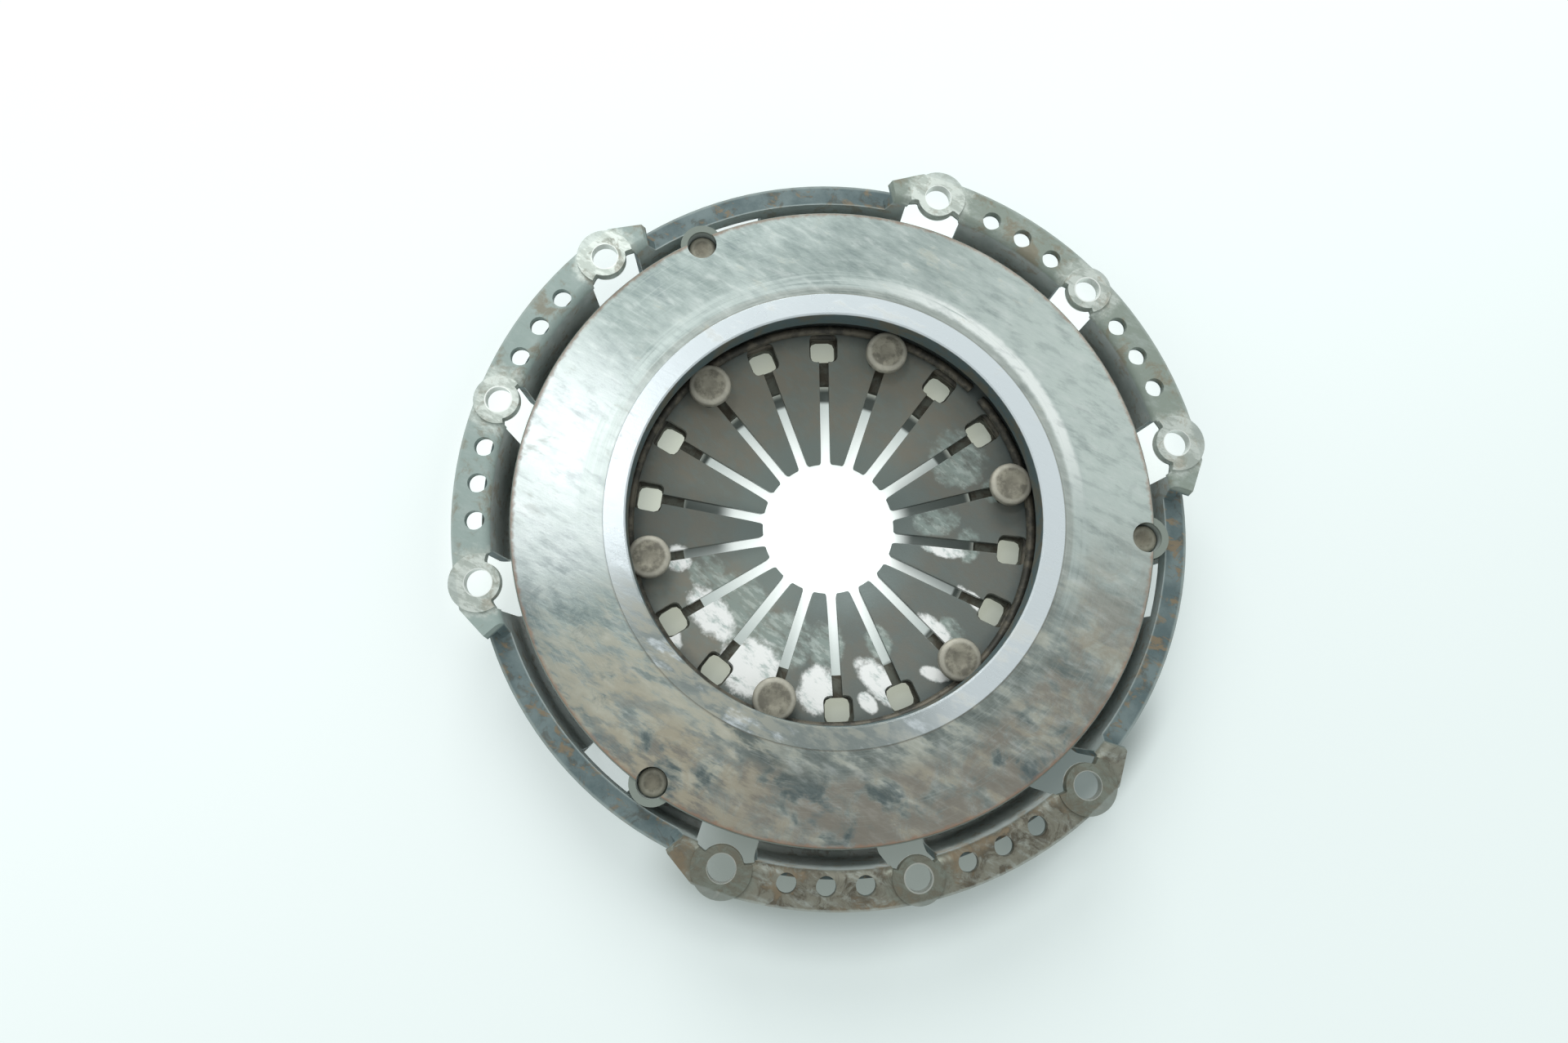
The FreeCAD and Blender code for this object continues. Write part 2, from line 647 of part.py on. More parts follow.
pieces = [make_cover(), make_pressure_plate(), make_diaphragm_spring()]
pieces.append(make_pivot_ring("front_pivot_ring", front_wire))
pieces.append(make_pivot_ring("rear_pivot_ring", rear_wire))
rivet_angles = [f"({angle} + {third} * 360 / {THIRDS})" for third in range(THIRDS)
                for angle in RIVET_ANGLES]
for index, angle in enumerate(rivet_angles, start=1):
    pieces.append(make_spring_rivet(f"spring_rivet_{index}", angle))
for strap in range(THIRDS):
    for layer in range(LEAVES):
        pieces.append(make_leaf(f"strap_{strap + 1}_leaf_{layer + 1}", strap, layer))
    pieces.append(make_strap_rivet(f"strap_plate_rivet_{strap + 1}", lug_place,
                                   lug_direction(strap), sink_floor, seat_top))
    pieces.append(make_strap_rivet(f"strap_cover_rivet_{strap + 1}", seat_place,
                                   seat_direction(strap), leaves_top, f"({seat_top} - Sizes.sheet)"))
doc.recompute()

for item in doc.Objects:
    if "Invalid" in item.State or "Error" in item.State:
        raise RuntimeError(f"{item.Label} failed: {item.State}")
for piece in pieces:
    if piece.Shape.isNull() or not piece.Shape.isValid():
        raise RuntimeError(f"{piece.Label} has no valid shape")
    if len(piece.Shape.Solids) != 1:
        raise RuntimeError(f"{piece.Label} has {len(piece.Shape.Solids)} solids")

os.makedirs("parts", exist_ok=True)
for piece in pieces:
    piece.Shape.exportStep(f"parts/{piece.Label}.step")
    box = piece.Shape.BoundBox
    print(f"{piece.Label}: volume {piece.Shape.Volume:.0f} mm3, z {box.ZMin:.2f} to {box.ZMax:.2f}")
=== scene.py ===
import math

import bmesh
import bpy
from mathutils import Matrix, Vector, noise


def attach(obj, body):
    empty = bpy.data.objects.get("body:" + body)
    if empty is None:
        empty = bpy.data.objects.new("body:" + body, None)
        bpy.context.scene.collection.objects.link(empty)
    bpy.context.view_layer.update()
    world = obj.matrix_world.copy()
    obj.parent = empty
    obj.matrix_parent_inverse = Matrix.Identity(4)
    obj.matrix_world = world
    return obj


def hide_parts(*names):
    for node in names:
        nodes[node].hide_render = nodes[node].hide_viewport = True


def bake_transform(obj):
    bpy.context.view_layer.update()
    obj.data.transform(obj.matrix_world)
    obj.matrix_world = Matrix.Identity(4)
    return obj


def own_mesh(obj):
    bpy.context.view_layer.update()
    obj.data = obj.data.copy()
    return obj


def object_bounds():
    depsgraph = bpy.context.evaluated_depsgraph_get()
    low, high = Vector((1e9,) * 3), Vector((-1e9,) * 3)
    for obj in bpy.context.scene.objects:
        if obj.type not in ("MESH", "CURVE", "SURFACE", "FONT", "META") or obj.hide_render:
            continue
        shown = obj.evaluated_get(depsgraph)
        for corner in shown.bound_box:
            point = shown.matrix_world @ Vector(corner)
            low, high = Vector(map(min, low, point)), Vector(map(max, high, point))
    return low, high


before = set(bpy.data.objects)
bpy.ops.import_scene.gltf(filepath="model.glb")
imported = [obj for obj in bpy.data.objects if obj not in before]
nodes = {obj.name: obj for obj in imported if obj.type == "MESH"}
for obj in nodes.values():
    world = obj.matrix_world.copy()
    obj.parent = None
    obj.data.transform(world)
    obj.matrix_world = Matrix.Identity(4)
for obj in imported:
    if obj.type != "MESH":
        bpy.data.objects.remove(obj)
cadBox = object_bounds()
mm = 0.001
thirds = (0, 120, 240)

# Directions in the picture run 11.87 degrees ahead of the part's own X axis.
pictureTurn = 11.87


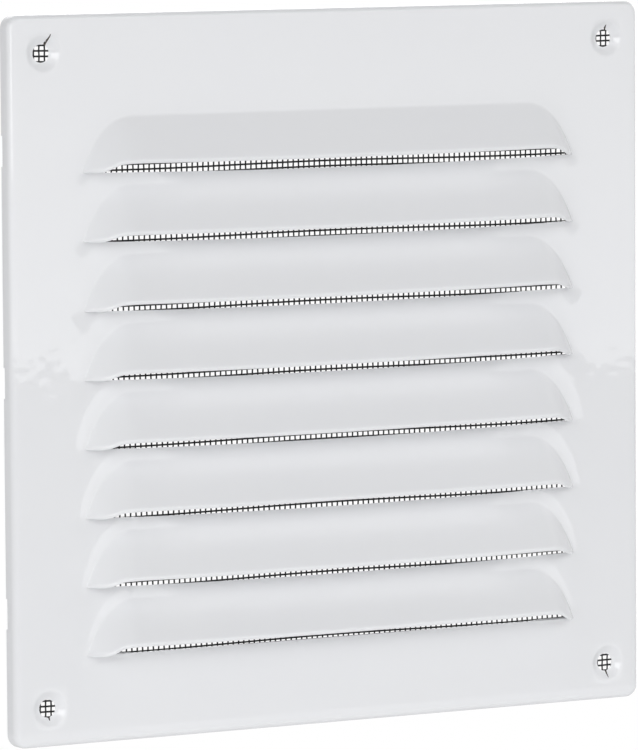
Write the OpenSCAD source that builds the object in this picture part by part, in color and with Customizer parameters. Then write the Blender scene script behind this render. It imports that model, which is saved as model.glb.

::::::::::

Set exercise
Write out each line exactly as it appears, from the line with "for item in" up to and including the line with "depsgraph = bpy.context.evaluated_depsgraph_get()".

Response to this task
for item in doc.Objects:
    if "Invalid" in item.State or "Error" in item.State:
        raise RuntimeError(f"{item.Label} failed: {item.State}")
for piece in pieces:
    if piece.Shape.isNull() or not piece.Shape.isValid():
        raise RuntimeError(f"{piece.Label} has no valid shape")
    if len(piece.Shape.Solids) != 1:
        raise RuntimeError(f"{piece.Label} has {len(piece.Shape.Solids)} solids")

os.makedirs("parts", exist_ok=True)
for piece in pieces:
    piece.Shape.exportStep(f"parts/{piece.Label}.step")
    box = piece.Shape.BoundBox
    print(f"{piece.Label}: volume {piece.Shape.Volume:.0f} mm3, z {box.ZMin:.2f} to {box.ZMax:.2f}")
=== scene.py ===
import math

import bmesh
import bpy
from mathutils import Matrix, Vector, noise


def attach(obj, body):
    empty = bpy.data.objects.get("body:" + body)
    if empty is None:
        empty = bpy.data.objects.new("body:" + body, None)
        bpy.context.scene.collection.objects.link(empty)
    bpy.context.view_layer.update()
    world = obj.matrix_world.copy()
    obj.parent = empty
    obj.matrix_parent_inverse = Matrix.Identity(4)
    obj.matrix_world = world
    return obj


def hide_parts(*names):
    for node in names:
        nodes[node].hide_render = nodes[node].hide_viewport = True


def bake_transform(obj):
    bpy.context.view_layer.update()
    obj.data.transform(obj.matrix_world)
    obj.matrix_world = Matrix.Identity(4)
    return obj


def own_mesh(obj):
    bpy.context.view_layer.update()
    obj.data = obj.data.copy()
    return obj


def object_bounds():
    depsgraph = bpy.context.evaluated_depsgraph_get()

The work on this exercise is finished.